Concerns over bias in favor of the authorities, particularly the Hong Kong Police Force, exist in the newsroom: In one case, a reporter who has landed numerous scoops for the newspaper on police actions, and has conducted a series of high-profile interviews, was ousted from a group chat with other journalists over concerns that she was possibly leaking information to the force, according to people familiar with the matter. (It was unclear if this ever occurred.) In another case, a story in June marking the anniversary of the protest movement featured a police officer who was injured by demonstrators when he was covered with unknown chemicals. The piece was similar to a report that ran in a recent issue of OffBeat, the police force’s official magazine, featuring the same officer. Another article in the series was an interview with a British police officer serving in Hong Kong that some in the newsroom felt gave him a free pass for police actions during the protests and played down his role in a property scandal unearthed by another outlet. “It’s not critical at all,” one current reporter told me of the interview. (Chow said that while he believed Hong Kong’s police had room for improvement, they had become demonized by the public and the voice of the force was often missing from media coverage of the protests. “If you draw the comparison between the Hong Kong police and the police in the U.S. and U.K. and any other part of the world,” he said “I would say they are not particularly bad.” Chow added that The Atlantic was “in a sense joining the bullying gang,” by singling out the SCMP’s police coverage because of the difficulties faced by reporters who wrote positively about the force.)

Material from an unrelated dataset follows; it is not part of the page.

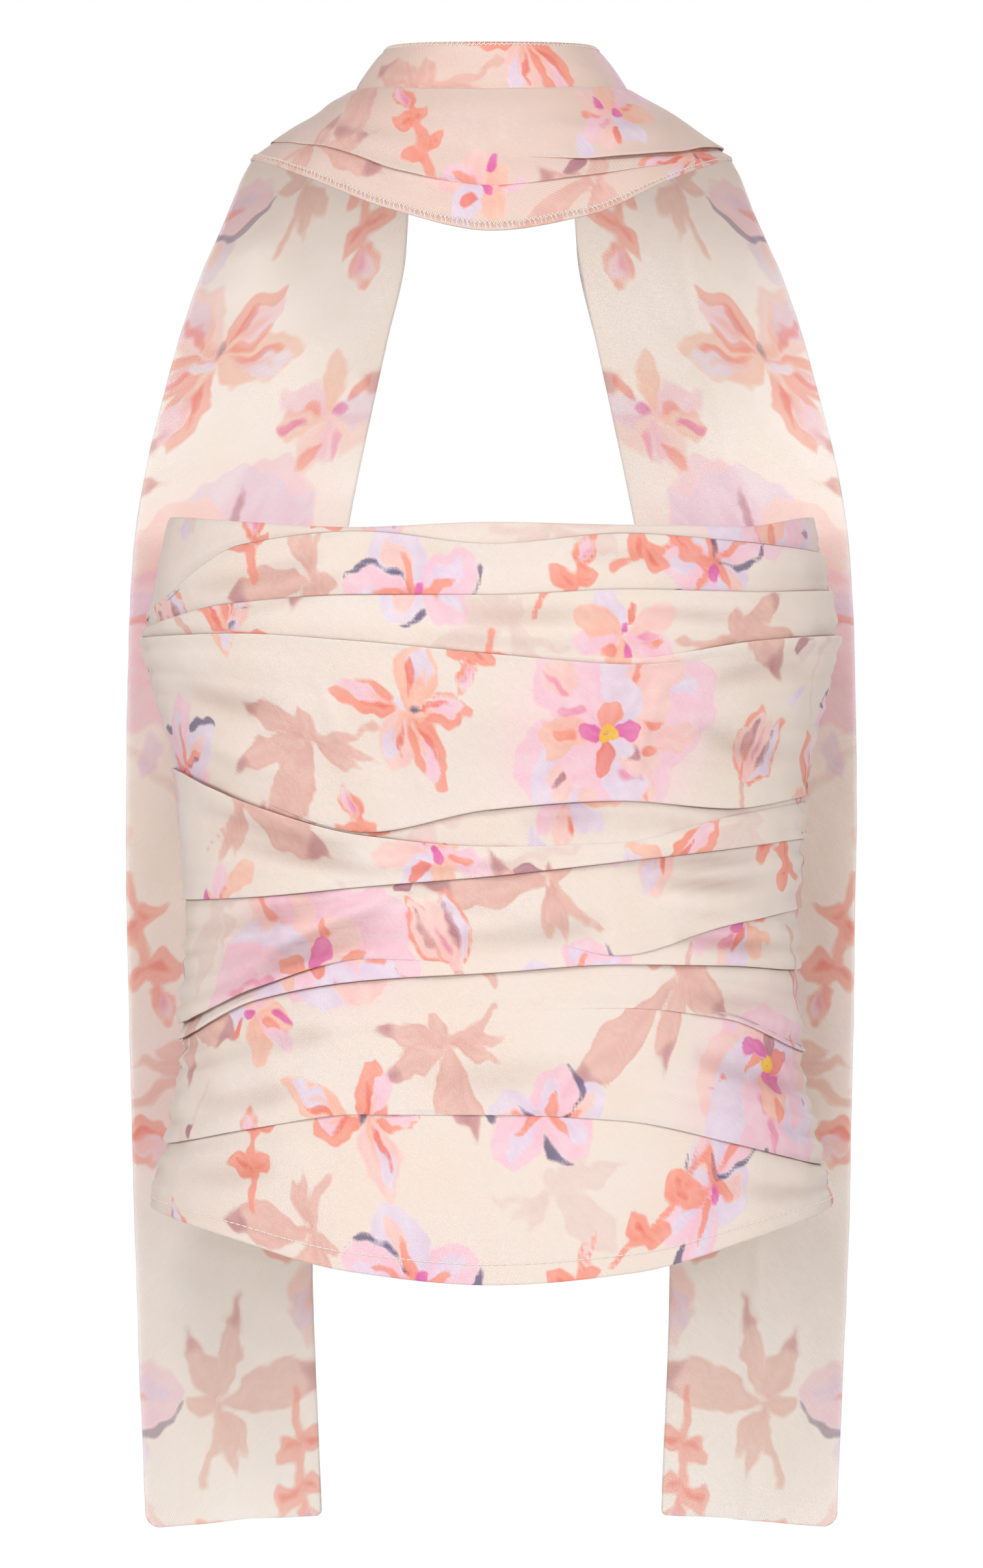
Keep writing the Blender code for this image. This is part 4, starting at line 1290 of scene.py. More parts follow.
def back_panel(side, name, cut, seed):
    """One back panel. cut is its place on the printed repeat."""
    slit = (ZIP_SLIT / 2 / PLAIN_HALF_WIDTH) ** (SECTION_POWER / 2)
    angles = even_angles(BACK_COLUMNS, 1, math.pi / 2)[::-1]
    angles = np.maximum(angles, slit)[None, :]
    inwards = np.cos(angles)
    top = BACK_TOP[0] + (BACK_TOP[1] - BACK_TOP[0]) * inwards
    hem = BACK_HEM[0] + (BACK_HEM[1] - BACK_HEM[0]) * inwards
    down, edge_relief = back_rows()
    height = top + (hem - top) * down
    grid = angles + 0 * height
    run = run_across(grid[0], height, 1)
    from_seam, from_slit = run, run[:, [-1]] - run
    x = bodice_point(grid, height, 1, 0)[..., 0]
    relief = edge_relief + creases(BACK_CREASES, x, height)
    relief += gathers(height[:, 0], from_seam, *BACK_GATHERS, seed)
    relief += 0.25 * ripple(side * run, height, 40, seed + 1) + 0.05 * ripple(run, height, 8, seed + 2)
    relief -= SEAM_PUCKER * np.exp(-((from_seam / SEAM_PUCKER_REACH) ** 2))
    wave = np.sin(height * 2 * math.pi / ZIP_PUCKER_PITCH)
    relief += ZIP_PUCKER * wave * np.exp(-from_slit / ZIP_PUCKER_REACH)
    relief = np.clip(relief, *BACK_RELIEF)
    outer = bodice_point(grid, height, 1, relief)
    share = np.linspace(0, 1, INNER_ROWS)[:, None]
    inner_height = top + (hem - top) * share
    inner = bodice_point(angles + 0 * inner_height, inner_height, 1, -BODICE_WALL)
    for skin in (outer, inner):
        skin[:, 0, 1] = SEAM_GAP
        skin[:, -1, 0] = ZIP_SLIT / 2
        skin[..., 0] *= side
    panel, order, _ = cloth_wall(name, outer, inner, [bodice_cloth, foundation])
    back_skins.append(outer)
    s = side * (run - run[:, [-1]])
    store_print(panel, order, paint_cloth(s, height, *cut), s, height)
    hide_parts("bodice_" + name.replace("_panel", ""))
    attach(panel, "garment")
    print(name, "triangles:", triangles(panel))
    return panel


back_left_panel = back_panel(-1, "back_left_panel", (120.0, -60.0), 14)
back_right_panel = back_panel(1, "back_right_panel", (310.0, -200.0), 24)

# %% [markdown]
# ## The scarf round the neck
# The scarf's middle stands up round the throat as a narrow band and then folds over itself into a cowl that
# spreads to the shoulders. The band and the cowl are one strip, drawn as the two stretches that show.

# %% Neck band
RIDGE_Y = 2.0
SCARF_WALL = 1.0
BAND_SECTIONS = (
    # height at the ridge, height at the centre, half_width, depth
    (253.0, 251.3, 44.6, 50.0),
    (248.5, 246.5, 49.0, 51.5),
    (243.0, 241.0, 53.2, 53.4),
    (237.5, 235.5, 56.8, 55.4),
    (233.0, 230.5, 59.4, 57.2),
)
BAND_COLUMNS = 150
BAND_ROWS = 20
BAND_RADIUS = 52.0
BAND_HEIGHT = 21.0
BAND_CUT = (-52.0, -110.0)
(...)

On the opinion side, the SCMP has withdrawn five stories purportedly written by Lin Nguyen, a fictitious personality who was part of a network of fake journalists exposed by the Daily Beast that published opinion pieces in various publications around the globe. The retractions came days after Alex Lo, a columnist based in Canada, unequivocally declared that the “US has been exposed for funding last year’s Hong Kong protests,” in a piece that was based on a Time magazine report and offered scant evidence to back up the claim, a popular narrative pushed by Beijing and Lam’s administration. Chow said the paper had committed a “slip of judgment,” when it came to the Nguyen stories, and emphasized that Lo’s piece ran in the opinion section, adding that the paper could not verify if  “Time magazine’s story is true or not.” Kua said in his statement that the SCMP reviewed and strengthened its verification process for submissions in response to the Daily Beast revelations.

Still, concerns abound. As restrictions grow on international media in Hong Kong and across China, and smaller news organizations in the city are put under greater scrutiny—the founder of Hong Kong Free Press, an English-language outlet, argued in The Guardian that the confusion set out by the national-security law was “a feature, not a bug,” and was designed to push journalists to “self-censor”—the SCMP’s importance when it come to coverage of the country will only grow. How it manages the balance between these new, blurry, red lines and Hong Kong’s history of a free and open press will matter far beyond the territory’s borders.

Liu, Chow, other senior editors, and some journalists have bristled at criticism of the newspaper, lamenting that its ownership makes it an unfair target. Following a 2018 story in the Times that was critical of the SCMP, Liu sent an email to staff, reviewed by The Atlantic, in which he said the article “disappoints me, it does not surprise me,” and that it “misrepresents our mission and mischaracterizes our transformation.” (No corrections or clarifications have been made to the Times story.) At the end of his interview with The Atlantic, Chow offered a vague warning about writing critically about the newspaper. “The last thing I want to say is I hope your story can be factual. If it is not, if it is anyway defamatory to SCMP and our colleagues, we will defend ourselves,” he said. Asked how he would do this, Chow responded, “I don’t need to tell you, Tim. But I can tell you we will defend ourselves.”